>> START

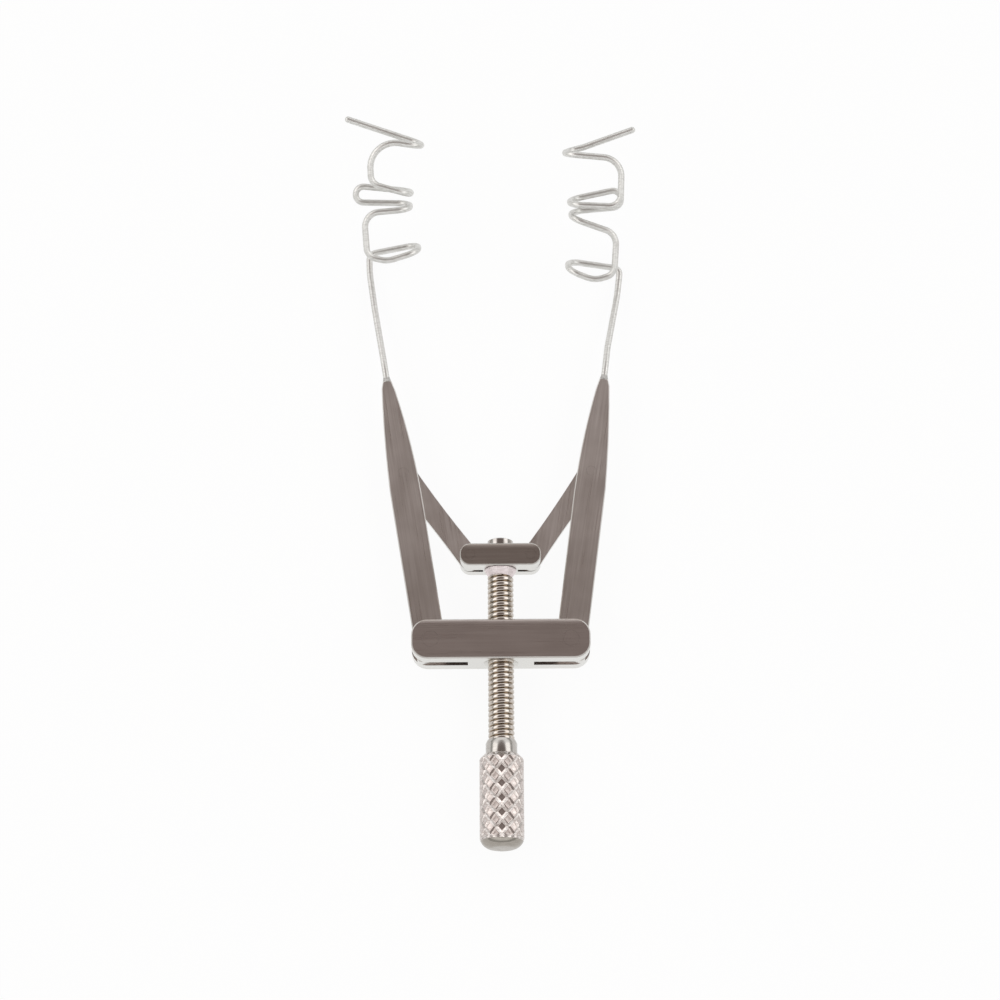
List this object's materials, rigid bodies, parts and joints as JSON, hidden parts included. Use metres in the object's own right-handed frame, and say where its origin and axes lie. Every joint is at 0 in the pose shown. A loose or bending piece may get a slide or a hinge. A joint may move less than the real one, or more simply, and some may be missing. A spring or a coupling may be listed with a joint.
{
  "type": "eye speculum",
  "caption": "Screw-adjusted eye speculum: a knurled thumb knob spreads two flat arms whose bent wire blades hook round the eyelids and hold them apart.",
  "frame": {"origin": "centre of the lower crossbar's back face, on which the instrument lies in the picture", "axes": "+X across the instrument to its right arm, +Y along the screw from the knob towards the blades, +Z from the back face up to the side seen in the picture, which faces the eye in use"},
  "size_m": [0.03, 0.0758, 0.0113],
  "materials": {
    "crossbar_steel": "satin-brushed stainless steel, warm grey, with light broken edges",
    "plate_steel": "satin-brushed stainless steel plate with polished bevels at the tips",
    "pin_steel": "stainless steel pin, ground flush and brushed with its plate",
    "screw_steel": "bright turned stainless steel with a fine thread",
    "knob_steel": "bright turned stainless steel with a diamond knurl and a plain rounded end",
    "wire_steel": "polished round stainless steel wire",
    "solder": "small dull grey cone of silver solder where the wire enters the arm"
  },
  "bodies": {
    "lower_crossbar": {"lower_crossbar": "crossbar_steel", "arm_pivot_pin_left": "pin_steel", "arm_pivot_pin_right": "pin_steel"},
    "upper_crossbar": {"upper_crossbar": "crossbar_steel", "link_pin_left": "pin_steel", "link_pin_right": "pin_steel"},
    "screw": {"adjusting_screw": "screw_steel", "thrust_collar": "screw_steel", "end_cap": "screw_steel", "thumb_knob": "knob_steel"},
    "arm_left": {"arm_left": "plate_steel", "link_rivet_left": "pin_steel", "wire_blade_left": "wire_steel", "solder_left": "solder"},
    "link_left": {"link_left": "plate_steel"},
    "arm_right": {"arm_right": "plate_steel", "link_rivet_right": "pin_steel", "wire_blade_right": "wire_steel", "solder_right": "solder"},
    "link_right": {"link_right": "plate_steel"}
  },
  "joints": [
    {"name": "crossbar_travel", "type": "slide", "parent": "lower_crossbar", "child": "upper_crossbar", "axis": [0, 1, 0], "range_m": [-0.00138, 0.00124]},
    {"name": "knob_turn", "type": "hinge", "parent": "upper_crossbar", "child": "screw", "pos_m": [0, 0, 0.00205], "axis": [0, 1, 0], "range_deg": [-938.8, 842.4]},
    {"name": "arm_left_swing", "type": "hinge", "parent": "lower_crossbar", "child": "arm_left", "pos_m": [-0.007, 0, 0.00205], "axis": [0, 0, 1], "range_deg": [-7.81, 7.01]},
    {"name": "link_left_swing", "type": "hinge", "parent": "arm_left", "child": "link_left", "pos_m": [-0.0098, 0.01806, 0.00205], "axis": [0, 0, 1], "range_deg": [-7.3, 6.55]},
    {"name": "arm_right_swing", "type": "hinge", "parent": "lower_crossbar", "child": "arm_right", "pos_m": [0.007, 0, 0.00205], "axis": [0, 0, 1], "range_deg": [-7.01, 7.81]},
    {"name": "link_right_swing", "type": "hinge", "parent": "arm_right", "child": "link_right", "pos_m": [0.00929, 0.01814, 0.00205], "axis": [0, 0, 1], "range_deg": [-6.55, 7.3]}
  ],
  "couplings": [
    {"joint": "knob_turn", "follows": "crossbar_travel", "rad_per_m": 11855},
    {"joint": "arm_left_swing", "follows": "crossbar_travel", "rad_per_m": 98.522},
    {"joint": "link_left_swing", "follows": "crossbar_travel", "rad_per_m": 92.118},
    {"joint": "arm_right_swing", "follows": "crossbar_travel", "rad_per_m": -98.522},
    {"joint": "link_right_swing", "follows": "crossbar_travel", "rad_per_m": -92.118}
  ]
}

>> END

## [GIVEN EXERCISE]
Write out the whole listing exactly.

## [ANSWER TO THIS PROBLEM]
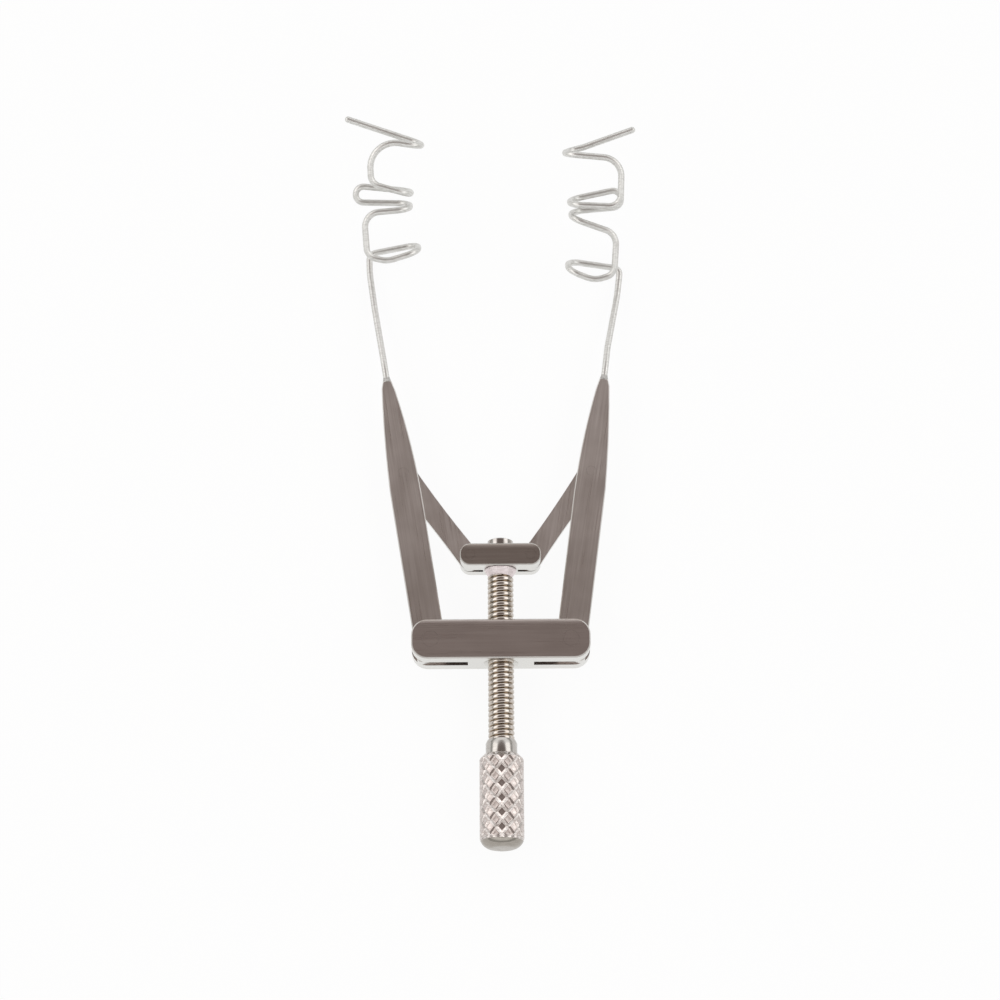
List this object's materials, rigid bodies, parts and joints as JSON, hidden parts included. Use metres in the object's own right-handed frame, and say where its origin and axes lie. Every joint is at 0 in the pose shown. A loose or bending piece may get a slide or a hinge. A joint may move less than the real one, or more simply, and some may be missing. A spring or a coupling may be listed with a joint.
{
  "type": "eye speculum",
  "caption": "Screw-adjusted eye speculum: a knurled thumb knob spreads two flat arms whose bent wire blades hook round the eyelids and hold them apart.",
  "frame": {"origin": "centre of the lower crossbar's back face, on which the instrument lies in the picture", "axes": "+X across the instrument to its right arm, +Y along the screw from the knob towards the blades, +Z from the back face up to the side seen in the picture, which faces the eye in use"},
  "size_m": [0.03, 0.0758, 0.0113],
  "materials": {
    "crossbar_steel": "satin-brushed stainless steel, warm grey, with light broken edges",
    "plate_steel": "satin-brushed stainless steel plate with polished bevels at the tips",
    "pin_steel": "stainless steel pin, ground flush and brushed with its plate",
    "screw_steel": "bright turned stainless steel with a fine thread",
    "knob_steel": "bright turned stainless steel with a diamond knurl and a plain rounded end",
    "wire_steel": "polished round stainless steel wire",
    "solder": "small dull grey cone of silver solder where the wire enters the arm"
  },
  "bodies": {
    "lower_crossbar": {"lower_crossbar": "crossbar_steel", "arm_pivot_pin_left": "pin_steel", "arm_pivot_pin_right": "pin_steel"},
    "upper_crossbar": {"upper_crossbar": "crossbar_steel", "link_pin_left": "pin_steel", "link_pin_right": "pin_steel"},
    "screw": {"adjusting_screw": "screw_steel", "thrust_collar": "screw_steel", "end_cap": "screw_steel", "thumb_knob": "knob_steel"},
    "arm_left": {"arm_left": "plate_steel", "link_rivet_left": "pin_steel", "wire_blade_left": "wire_steel", "solder_left": "solder"},
    "link_left": {"link_left": "plate_steel"},
    "arm_right": {"arm_right": "plate_steel", "link_rivet_right": "pin_steel", "wire_blade_right": "wire_steel", "solder_right": "solder"},
    "link_right": {"link_right": "plate_steel"}
  },
  "joints": [
    {"name": "crossbar_travel", "type": "slide", "parent": "lower_crossbar", "child": "upper_crossbar", "axis": [0, 1, 0], "range_m": [-0.00138, 0.00124]},
    {"name": "knob_turn", "type": "hinge", "parent": "upper_crossbar", "child": "screw", "pos_m": [0, 0, 0.00205], "axis": [0, 1, 0], "range_deg": [-938.8, 842.4]},
    {"name": "arm_left_swing", "type": "hinge", "parent": "lower_crossbar", "child": "arm_left", "pos_m": [-0.007, 0, 0.00205], "axis": [0, 0, 1], "range_deg": [-7.81, 7.01]},
    {"name": "link_left_swing", "type": "hinge", "parent": "arm_left", "child": "link_left", "pos_m": [-0.0098, 0.01806, 0.00205], "axis": [0, 0, 1], "range_deg": [-7.3, 6.55]},
    {"name": "arm_right_swing", "type": "hinge", "parent": "lower_crossbar", "child": "arm_right", "pos_m": [0.007, 0, 0.00205], "axis": [0, 0, 1], "range_deg": [-7.01, 7.81]},
    {"name": "link_right_swing", "type": "hinge", "parent": "arm_right", "child": "link_right", "pos_m": [0.00929, 0.01814, 0.00205], "axis": [0, 0, 1], "range_deg": [-6.55, 7.3]}
  ],
  "couplings": [
    {"joint": "knob_turn", "follows": "crossbar_travel", "rad_per_m": 11855},
    {"joint": "arm_left_swing", "follows": "crossbar_travel", "rad_per_m": 98.522},
    {"joint": "link_left_swing", "follows": "crossbar_travel", "rad_per_m": 92.118},
    {"joint": "arm_right_swing", "follows": "crossbar_travel", "rad_per_m": -98.522},
    {"joint": "link_right_swing", "follows": "crossbar_travel", "rad_per_m": -92.118}
  ]
}